§ **Objective**: Print the line containing "What parts and" and each line after it through the end, please, with nothing added.

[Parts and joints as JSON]
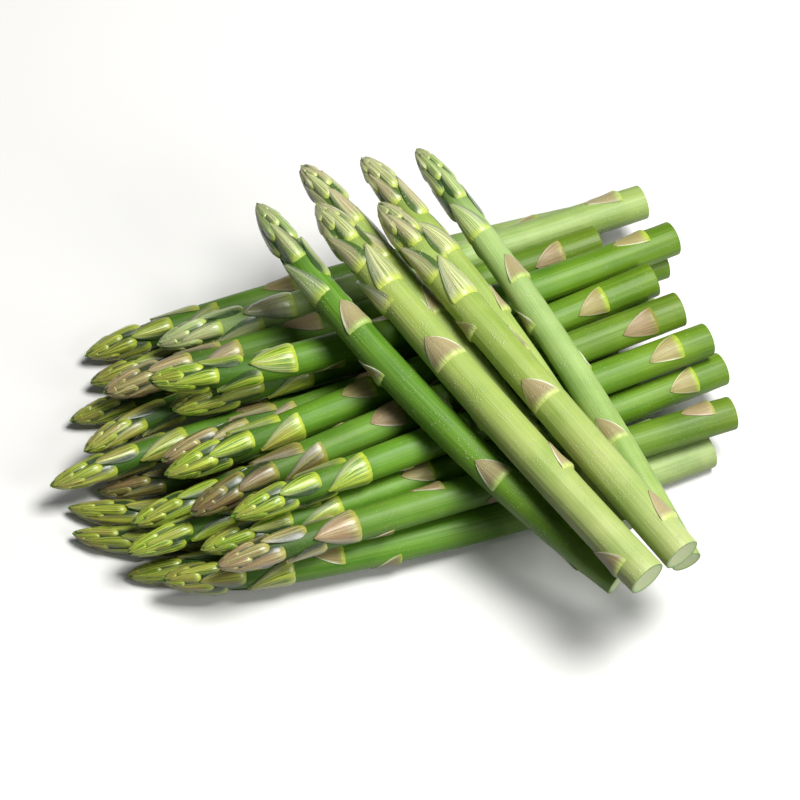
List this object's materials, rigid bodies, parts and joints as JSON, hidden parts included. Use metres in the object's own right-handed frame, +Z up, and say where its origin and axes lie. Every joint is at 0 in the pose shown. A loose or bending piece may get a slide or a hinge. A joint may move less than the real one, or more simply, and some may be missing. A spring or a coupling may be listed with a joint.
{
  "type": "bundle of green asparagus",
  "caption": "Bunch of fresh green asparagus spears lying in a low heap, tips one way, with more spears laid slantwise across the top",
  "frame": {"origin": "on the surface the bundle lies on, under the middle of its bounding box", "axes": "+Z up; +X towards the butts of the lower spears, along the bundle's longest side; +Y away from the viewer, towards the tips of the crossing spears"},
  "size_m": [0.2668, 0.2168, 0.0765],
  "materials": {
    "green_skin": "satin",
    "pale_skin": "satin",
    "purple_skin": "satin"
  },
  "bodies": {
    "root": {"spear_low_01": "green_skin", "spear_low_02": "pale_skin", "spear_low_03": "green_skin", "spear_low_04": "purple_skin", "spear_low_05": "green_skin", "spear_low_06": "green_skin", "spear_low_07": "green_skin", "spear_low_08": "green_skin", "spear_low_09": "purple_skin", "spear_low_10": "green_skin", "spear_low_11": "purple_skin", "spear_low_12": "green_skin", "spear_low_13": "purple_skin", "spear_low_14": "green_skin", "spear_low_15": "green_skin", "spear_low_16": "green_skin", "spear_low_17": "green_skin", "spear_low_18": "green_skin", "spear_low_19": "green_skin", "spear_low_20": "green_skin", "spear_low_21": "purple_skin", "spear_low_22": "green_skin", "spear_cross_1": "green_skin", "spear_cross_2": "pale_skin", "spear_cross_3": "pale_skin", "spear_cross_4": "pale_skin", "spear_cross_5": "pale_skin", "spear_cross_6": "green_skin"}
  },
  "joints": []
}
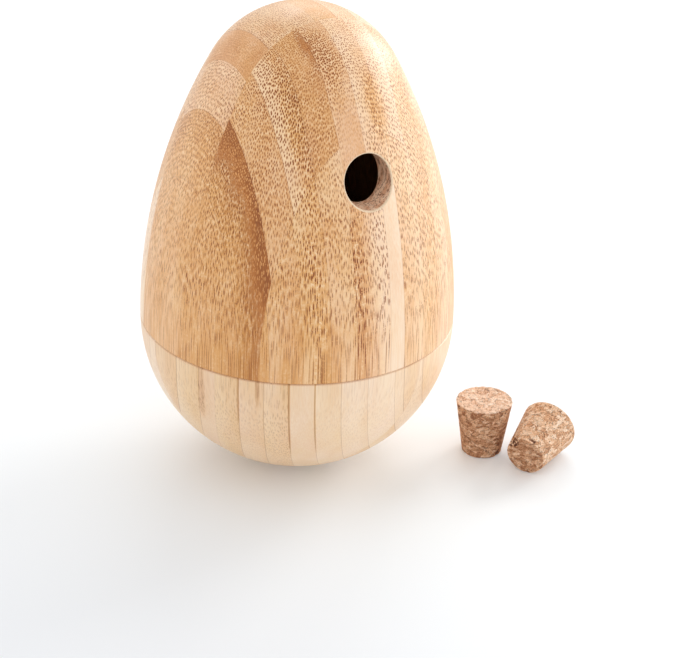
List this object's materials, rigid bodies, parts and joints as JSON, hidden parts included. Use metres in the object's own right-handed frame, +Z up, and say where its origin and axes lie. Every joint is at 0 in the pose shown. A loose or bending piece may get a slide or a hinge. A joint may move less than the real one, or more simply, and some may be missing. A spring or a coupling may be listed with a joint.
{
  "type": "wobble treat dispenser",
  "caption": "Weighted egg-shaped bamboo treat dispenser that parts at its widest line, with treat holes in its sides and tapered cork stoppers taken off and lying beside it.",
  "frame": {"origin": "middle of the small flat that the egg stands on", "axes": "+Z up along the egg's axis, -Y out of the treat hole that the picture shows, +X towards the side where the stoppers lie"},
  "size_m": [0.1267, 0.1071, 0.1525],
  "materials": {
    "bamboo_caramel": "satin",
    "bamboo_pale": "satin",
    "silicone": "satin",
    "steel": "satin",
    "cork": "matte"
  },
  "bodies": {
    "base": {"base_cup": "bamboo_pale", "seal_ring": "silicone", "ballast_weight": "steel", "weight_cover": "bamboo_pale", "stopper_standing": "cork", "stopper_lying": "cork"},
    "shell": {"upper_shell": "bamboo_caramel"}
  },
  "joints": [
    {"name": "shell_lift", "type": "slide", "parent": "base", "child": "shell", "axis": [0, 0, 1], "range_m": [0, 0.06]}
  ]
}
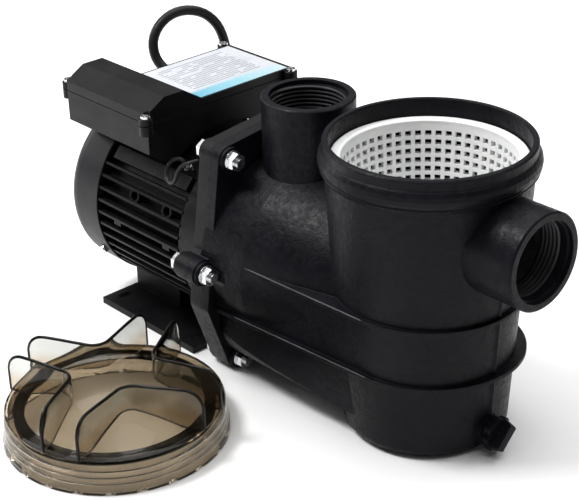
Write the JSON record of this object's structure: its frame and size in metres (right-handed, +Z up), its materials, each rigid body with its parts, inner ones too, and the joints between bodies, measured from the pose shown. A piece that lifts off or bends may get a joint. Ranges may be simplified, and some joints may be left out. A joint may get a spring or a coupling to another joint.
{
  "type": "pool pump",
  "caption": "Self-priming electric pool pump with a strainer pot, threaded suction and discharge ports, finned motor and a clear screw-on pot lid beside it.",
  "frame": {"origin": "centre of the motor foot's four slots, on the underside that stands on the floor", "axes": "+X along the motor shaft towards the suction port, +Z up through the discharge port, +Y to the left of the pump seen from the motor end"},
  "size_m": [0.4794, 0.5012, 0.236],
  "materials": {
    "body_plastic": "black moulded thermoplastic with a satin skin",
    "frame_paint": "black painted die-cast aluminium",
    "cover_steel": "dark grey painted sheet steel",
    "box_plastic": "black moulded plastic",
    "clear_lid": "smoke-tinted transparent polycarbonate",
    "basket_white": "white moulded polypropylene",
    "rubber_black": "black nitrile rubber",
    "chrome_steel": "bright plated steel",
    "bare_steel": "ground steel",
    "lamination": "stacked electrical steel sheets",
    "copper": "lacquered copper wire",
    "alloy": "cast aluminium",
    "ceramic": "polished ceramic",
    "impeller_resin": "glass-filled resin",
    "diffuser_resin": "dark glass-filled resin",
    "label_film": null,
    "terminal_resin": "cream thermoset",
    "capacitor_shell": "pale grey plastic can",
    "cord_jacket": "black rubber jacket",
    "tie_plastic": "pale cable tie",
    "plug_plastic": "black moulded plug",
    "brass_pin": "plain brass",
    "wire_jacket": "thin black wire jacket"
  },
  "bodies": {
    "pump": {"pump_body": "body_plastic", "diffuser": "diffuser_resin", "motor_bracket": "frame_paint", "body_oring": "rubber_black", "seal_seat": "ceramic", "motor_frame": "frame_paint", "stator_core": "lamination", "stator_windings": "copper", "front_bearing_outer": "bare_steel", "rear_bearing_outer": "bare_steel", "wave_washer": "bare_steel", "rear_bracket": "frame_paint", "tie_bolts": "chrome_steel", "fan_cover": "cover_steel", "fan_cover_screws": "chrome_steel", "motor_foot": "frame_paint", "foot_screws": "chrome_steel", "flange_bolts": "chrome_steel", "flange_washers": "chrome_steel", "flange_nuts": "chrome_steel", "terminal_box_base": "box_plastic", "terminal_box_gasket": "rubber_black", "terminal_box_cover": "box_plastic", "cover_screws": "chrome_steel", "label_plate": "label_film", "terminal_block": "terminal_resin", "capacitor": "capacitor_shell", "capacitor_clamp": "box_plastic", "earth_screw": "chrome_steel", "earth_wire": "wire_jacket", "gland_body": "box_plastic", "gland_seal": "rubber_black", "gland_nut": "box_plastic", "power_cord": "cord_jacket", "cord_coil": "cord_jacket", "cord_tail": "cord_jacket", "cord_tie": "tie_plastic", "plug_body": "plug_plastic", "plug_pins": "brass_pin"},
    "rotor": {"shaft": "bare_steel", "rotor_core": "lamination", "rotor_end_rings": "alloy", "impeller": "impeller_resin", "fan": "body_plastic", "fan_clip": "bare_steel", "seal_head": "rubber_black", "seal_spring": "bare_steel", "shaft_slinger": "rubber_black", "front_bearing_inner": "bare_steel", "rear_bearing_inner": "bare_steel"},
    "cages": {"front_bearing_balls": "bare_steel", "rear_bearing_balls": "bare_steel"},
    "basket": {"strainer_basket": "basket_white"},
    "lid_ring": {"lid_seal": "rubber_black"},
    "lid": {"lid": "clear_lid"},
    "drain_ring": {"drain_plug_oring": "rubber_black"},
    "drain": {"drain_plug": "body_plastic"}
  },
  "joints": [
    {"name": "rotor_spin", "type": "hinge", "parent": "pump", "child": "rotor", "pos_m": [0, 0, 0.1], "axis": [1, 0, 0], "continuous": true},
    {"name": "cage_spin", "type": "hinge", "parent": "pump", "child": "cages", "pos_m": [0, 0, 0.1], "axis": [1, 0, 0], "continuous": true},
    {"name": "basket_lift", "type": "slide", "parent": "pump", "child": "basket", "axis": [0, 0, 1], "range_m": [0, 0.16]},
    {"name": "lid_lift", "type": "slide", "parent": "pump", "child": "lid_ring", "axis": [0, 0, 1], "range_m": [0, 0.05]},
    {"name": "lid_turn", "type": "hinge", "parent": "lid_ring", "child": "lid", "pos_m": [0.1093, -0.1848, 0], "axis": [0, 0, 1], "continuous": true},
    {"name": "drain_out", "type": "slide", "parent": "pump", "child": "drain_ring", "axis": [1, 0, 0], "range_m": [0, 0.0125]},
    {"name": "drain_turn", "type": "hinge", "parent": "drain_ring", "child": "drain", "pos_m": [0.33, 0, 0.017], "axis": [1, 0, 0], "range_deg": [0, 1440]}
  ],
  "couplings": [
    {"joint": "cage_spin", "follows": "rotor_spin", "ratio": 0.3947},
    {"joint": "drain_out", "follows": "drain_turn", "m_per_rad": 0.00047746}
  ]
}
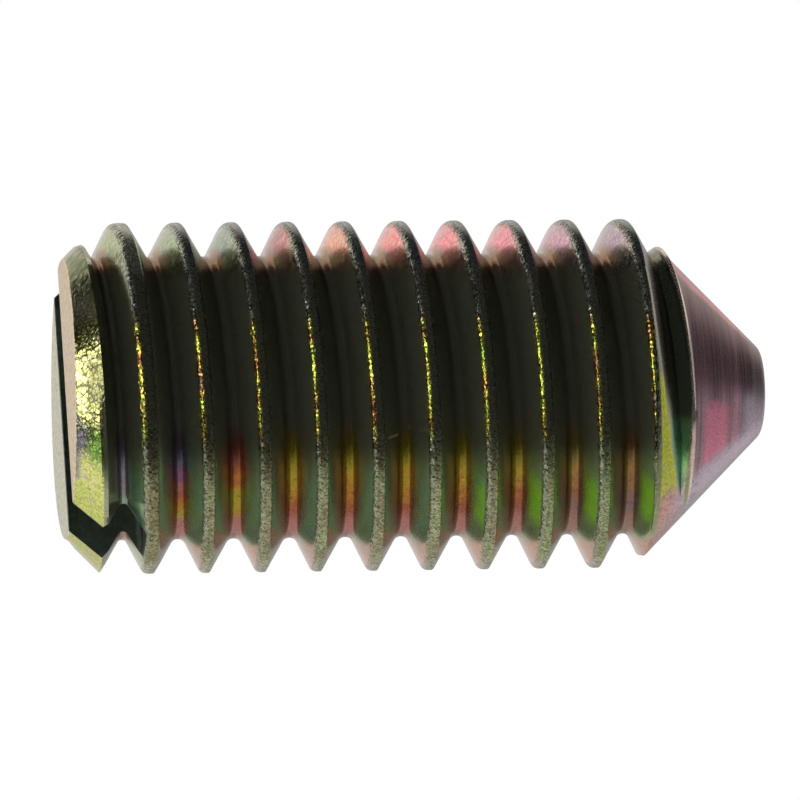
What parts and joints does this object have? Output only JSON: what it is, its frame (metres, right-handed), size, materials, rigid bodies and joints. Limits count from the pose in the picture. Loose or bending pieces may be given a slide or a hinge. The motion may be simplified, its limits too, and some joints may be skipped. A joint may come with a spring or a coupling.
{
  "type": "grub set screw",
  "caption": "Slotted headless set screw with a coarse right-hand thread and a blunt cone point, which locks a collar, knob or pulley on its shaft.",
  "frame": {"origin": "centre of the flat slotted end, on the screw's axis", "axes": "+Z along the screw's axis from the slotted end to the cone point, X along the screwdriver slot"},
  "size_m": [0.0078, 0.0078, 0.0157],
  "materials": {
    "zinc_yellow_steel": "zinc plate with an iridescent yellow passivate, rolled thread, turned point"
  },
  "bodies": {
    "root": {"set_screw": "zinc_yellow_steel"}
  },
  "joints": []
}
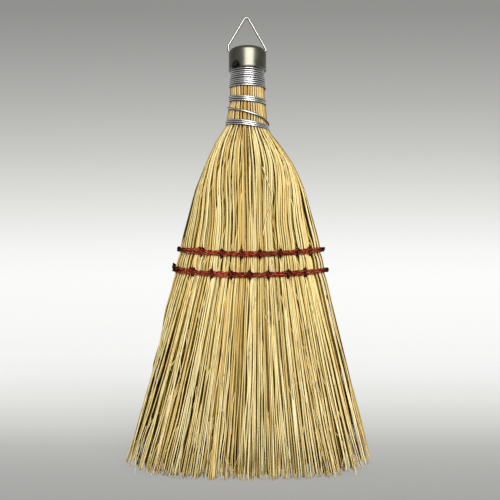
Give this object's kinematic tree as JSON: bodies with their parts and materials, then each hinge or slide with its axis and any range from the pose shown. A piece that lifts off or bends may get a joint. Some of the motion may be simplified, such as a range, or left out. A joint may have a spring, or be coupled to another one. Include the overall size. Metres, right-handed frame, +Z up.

§ **Task solution**:
What parts and joints does this object have? Output only JSON: what it is, its frame (metres, right-handed), size, materials, rigid bodies and joints. Limits count from the pose in the picture. Loose or bending pieces may be given a slide or a hinge. The motion may be simplified, its limits too, and some joints may be skipped. A joint may come with a spring or a coupling.
{
  "type": "grub set screw",
  "caption": "Slotted headless set screw with a coarse right-hand thread and a blunt cone point, which locks a collar, knob or pulley on its shaft.",
  "frame": {"origin": "centre of the flat slotted end, on the screw's axis", "axes": "+Z along the screw's axis from the slotted end to the cone point, X along the screwdriver slot"},
  "size_m": [0.0078, 0.0078, 0.0157],
  "materials": {
    "zinc_yellow_steel": "zinc plate with an iridescent yellow passivate, rolled thread, turned point"
  },
  "bodies": {
    "root": {"set_screw": "zinc_yellow_steel"}
  },
  "joints": []
}
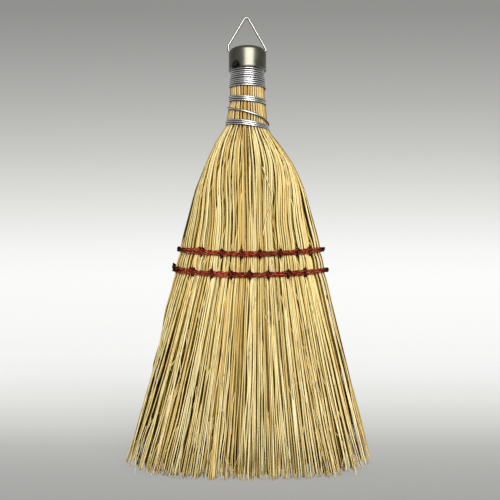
Give this object's kinematic tree as JSON: bodies with their parts and materials, then each hinge or slide with its axis and any range from the pose shown. A piece that lifts off or bends may get a joint. Some of the motion may be simplified, such as a range, or left out. A joint may have a spring, or be coupled to another one. Include the overall size. Metres, right-handed frame, +Z up.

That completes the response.